On the receiving end, the apparatus uses an actively phase-stabilized Sagnac interferometer to decode time-bin states with high visibility despite slow polarization and phase drift in the deployed fiber. Two superconducting nanowire single-photon detectors register the outcomes, while an FPGA-controlled feedback loop continuously corrects bias to maintain quantum bit error rates below the secret-key threshold. Throughout the six-hour test run, mean QBER hovered just under eleven percent, with no operator intervention required.

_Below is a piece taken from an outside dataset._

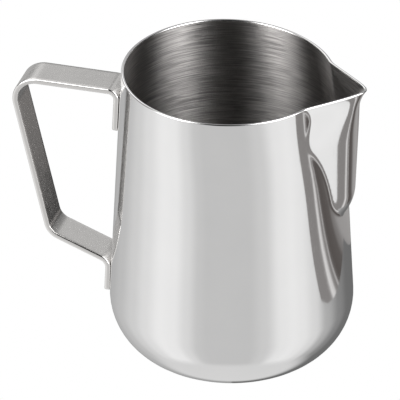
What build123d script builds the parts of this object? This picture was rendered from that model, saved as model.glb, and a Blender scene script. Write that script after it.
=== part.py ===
"""Milk frothing pitcher: a deep-drawn steel cup with a pressed pouring spout, a bent flat strap
handle, and the spot welds that hold the handle's two tabs on the cup.

Millimetres. +Z is up, the origin is the centre of the base on the table, the spout points to +X
and the handle to -X.
"""
import os
from math import atan, atan2, cos, degrees, pi, radians, sin, sqrt, tan

from build123d import *

# --- cup -----------------------------------------------------------------------------------------
HEIGHT = 114.0          # base to the back of the rim
RIM_RADIUS = 39.35      # outside, at the back of the rim
TAPER = 0.0533          # growth of the radius per millimetre down the wall
CORNER_RADIUS = 22.75   # outside, between wall and base
WALL = 1.1              # sheet thickness
RIM_FALL = 0.0216       # slope of the trimmed rim, falling towards the spout
RIM_TURN_X = 16.0       # where the rim's line starts to turn up again, towards the tip
RIM_TURN_RADIUS = 363.0
LIP_RADIUS = 0.4        # rounding of both rim edges

# --- spout ---------------------------------------------------------------------------------------
SPOUT_FOOT = 59.0       # height below which the wall is a plain cone
RIDGE_RADIUS = 47.0     # from the cup's axis to the ridge, just under the lip
RIDGE_RADIUS_Z = 105.0
RIDGE_TAPER = 0.039     # the ridge leans in towards its foot
RIDGE_FOOT_Z = 73.0     # below this height the ridge curves in to meet the wall
RIDGE_FOOT_RADIUS = 20.0
LIP_FLARE = 3.1         # outward curl of the pouring tip
LIP_FLARE_HEIGHT = 8.0
FLANK_ANGLE = 44.5      # between the flanks and the spout's plane, low on the spout
FLANK_ANGLE_RIM = 41.0  # the same at the rim
NOSE_RADIUS = 8.2       # rounding of the ridge, low on the spout
NOSE_RADIUS_RIM = 2.8   # the same at the rim
FLANK_SHARPEN_Z = 95.0  # above this height the flanks close and the nose sharpens
FOLD_BLEND = 0.6        # softness of the fold between flank and wall
DRAW_IN = 2.6           # how far pressing the spout pulls the mouth's sides in
DRAW_IN_START = 36.0    # degrees from the spout's plane, where the pull is greatest
DRAW_IN_END = 135.0     # degrees, where it has faded out
DRAW_IN_CROWDING = 3    # the higher, the nearer to the rim the pull stays

CORNER_STEPS = 12       # rows of points on the corner
WALL_STEPS = 40         # rows of points on the wall
TURN_STEPS = 80         # points of a row, on half a turn
TURN_CROWDING = 1.25    # they stand closer near the ridge
SURFACE_TOLERANCE = 0.01
TRIM_SPARE = 1.0        # wall drawn past the rim before it is trimmed

# --- handle --------------------------------------------------------------------------------------
STRAP_WIDTH = 13.5
STRAP_THICKNESS = 2.0
STRAP_EDGE_RADIUS = 0.6
ARM_Z = 101.7           # centre of the level upper arm
GRIP_TOP_X = -81.3      # corner between the upper arm and the grip
GRIP_FOOT_X = -67.2     # corner between the grip and the lower arm
GRIP_FOOT_Z = 39.4
LOWER_ARM_END_Z = 30.7  # corner between the lower arm and its tab
UPPER_TAB_END_Z = 85.8
LOWER_TAB_END_Z = 18.4
TAB_CORNER_RADIUS = 1.2
BEND_UPPER_TAB = 3.0    # bend radii at the middle of the strap's thickness
BEND_GRIP_TOP = 8.3
BEND_GRIP_FOOT = 6.5
BEND_LOWER_TAB = 4.0
TAB_CLEARANCE = 0.03    # between a tab and the wall, bridged by the welds

# --- spot welds ----------------------------------------------------------------------------------
WELD_RADIUS = 2.0
WELD_IN_WALL = 0.6      # depth of a weld in the cup's wall
WELD_IN_TAB = 1.2       # and in the tab
UPPER_WELD_HEIGHTS = (95.0, 89.5)
LOWER_WELD_HEIGHTS = (26.5, 21.5)


def smooth_step(t):
    """0 below t = 0, 1 above t = 1, smooth between."""
    t = min(max(t, 0.0), 1.0)
    return t * t * (3.0 - 2.0 * t)


def smooth_max(a, b, width):
    """The larger of a and b, with the corner between them rounded over width."""
    h = max(width - abs(a - b), 0.0) / width
    return max(a, b) + h ** 3 * width / 6.0


def wall_radius(z):
    """Outside radius of the plain cone."""
    return RIM_RADIUS + TAPER * (HEIGHT - z)


def side_radius(phi, z):
    """Outside radius away from the spout, with the mouth's sides drawn in."""
    turn = (degrees(phi) - DRAW_IN_START) / (DRAW_IN_END - DRAW_IN_START)
    round_mouth = 0.5 * (1.0 + cos(pi * min(max(turn, 0.0), 1.0)))
    depth = smooth_step((z - SPOUT_FOOT) / (HEIGHT - SPOUT_FOOT)) ** DRAW_IN_CROWDING
    return wall_radius(z) - DRAW_IN * round_mouth * depth


def ridge_radius(z):
    """Outside radius of the spout's ridge."""
    drop = 0.0
    if z < RIDGE_FOOT_Z:
        drop = RIDGE_FOOT_RADIUS - sqrt(RIDGE_FOOT_RADIUS ** 2 - (RIDGE_FOOT_Z - z) ** 2)
    flare = max(0.0, (z - (HEIGHT - LIP_FLARE_HEIGHT)) / LIP_FLARE_HEIGHT)
    return RIDGE_RADIUS - RIDGE_TAPER * (RIDGE_RADIUS_Z - z) - drop + LIP_FLARE * flare ** 2


def spout_radius(phi, z, inset):
    """Radius of the spout's section, moved inwards by inset.

    The section is a hyperbola: two nearly flat flanks, each in line with the point where they would
    meet, rounded into the nose. Past the point nearest to the cup's axis the radius stays the same.
    """
    sharp = smooth_step((z - FLANK_SHARPEN_Z) / (HEIGHT - FLANK_SHARPEN_Z))
    flank = radians(FLANK_ANGLE + (FLANK_ANGLE_RIM - FLANK_ANGLE) * sharp)
    nose = NOSE_RADIUS + (NOSE_RADIUS_RIM - NOSE_RADIUS) * sharp
    steep = 1.0 / tan(flank) ** 2
    corner = nose * steep - inset * (1.0 / sin(flank) - 1.0)
    meeting = ridge_radius(z) + nose * steep - inset / sin(flank)
    near_x = meeting / (1.0 + steep)
    near_y = sqrt(((meeting - near_x) ** 2 - corner ** 2) / steep)
    phi = min(phi, atan2(near_y, near_x))
    along = meeting * cos(phi)
    reach = meeting ** 2 - corner ** 2
    return reach / (along + sqrt(along ** 2 - reach * (cos(phi) ** 2 - steep * sin(phi) ** 2)))


def cup_radius(phi, z, inset):
    """Radius of the cup's wall at height z, phi radians from the spout's plane."""
    side = side_radius(phi, z) - inset
    return smooth_max(side, spout_radius(phi, z, inset), FOLD_BLEND)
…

Scientifically, the experiment marks the first time a true on-demand quantum-dot single-photon source has delivered a positive secure-key rate at metropolitan-scale fiber distances under continuous operation. Practically, it carries an equally important message: quantum key distribution can now ride the SMF-28 fiber already buried beneath every major financial centre, rather than requiring dedicated dark-fiber loops or low-loss specialty cabling. The remaining bottlenecks — detector cost, integration density, and trusted-node geography — are increasingly engineering rather than fundamental, suggesting that a regional quantum internet for high-value traffic may be only a few years away.
- single-mode fiber
- An optical fiber in which only one mode of light propagates, suited for long-distance telecom.
- asymptotic
- Approaching a particular value as some quantity becomes very large.
- weak-coherent-state
- A heavily attenuated laser pulse that mimics single-photon statistics.
- decoy protocol
- A QKD method using varied intensity levels to detect eavesdropping attempts.
- Bragg grating
- A periodic structure in a waveguide that reflects specific wavelengths of light.